The Thunder don't know how to get the ball to Durant, and he doesn't make the best decisions when he does get it. From the time the Thunder took their 15-point lead to the end of overtime, Durant missed all six of his shots and lost the ball twice. He still had a chance to win the game on the final possession of regulation, but rushed a 30-footer that was blocked by Shawn Marion(notes).
"I didn't know what else to do," he said.
The Mavericks delivered a lesson in poise and selflessness, and Durant shouldn't have been the only one paying attention. Brooks and Russell Westbrook(notes) should also grow from this series. When a team can't manufacture a productive possession for that long, blame will go to both the coach and point guard.
The playoffs expose a team's strengths and flaws, and it's clear these Thunder aren't a finished product. Westbrook is a 22-year-old All-NBA talent, but is he the right fit for Durant – or merely an enabler of Durant's worst habits? Don't the Thunder still lack another veteran who can help settle them?
Those questions are best answered in the calm of the summer. Thunder general manager Sam Presti built this roster deliberately and methodically. He knew these twentysomethings would show their immaturity and he knows they should emerge from this better for the experience.

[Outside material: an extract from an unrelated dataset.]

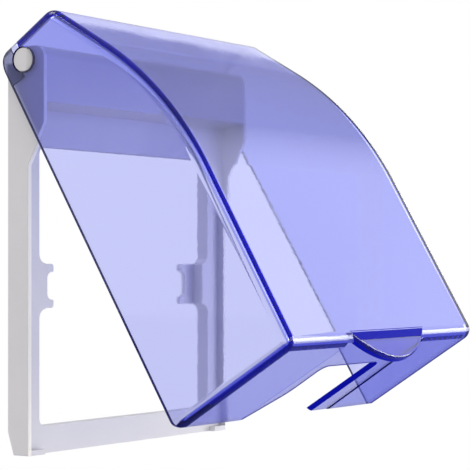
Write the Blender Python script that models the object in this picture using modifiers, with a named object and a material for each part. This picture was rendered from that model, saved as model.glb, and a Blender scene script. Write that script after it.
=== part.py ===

From All-Star to All-NBA, from a gold medal in the world championships to a berth in the Western Conference finals, Durant has been on a meteoric rise. But not even he can skip every step. As the game slipped away, Durant, like his team, collapsed. He squatted down and folded his body over, dropping his head.
"I feel like I let the city down," he would later say.
Yes, this hurt. Whether next month, next season or five seasons from now, Durant will learn what Dirk and all the other greats have learned. The pain makes the journey up that much more fulfilling.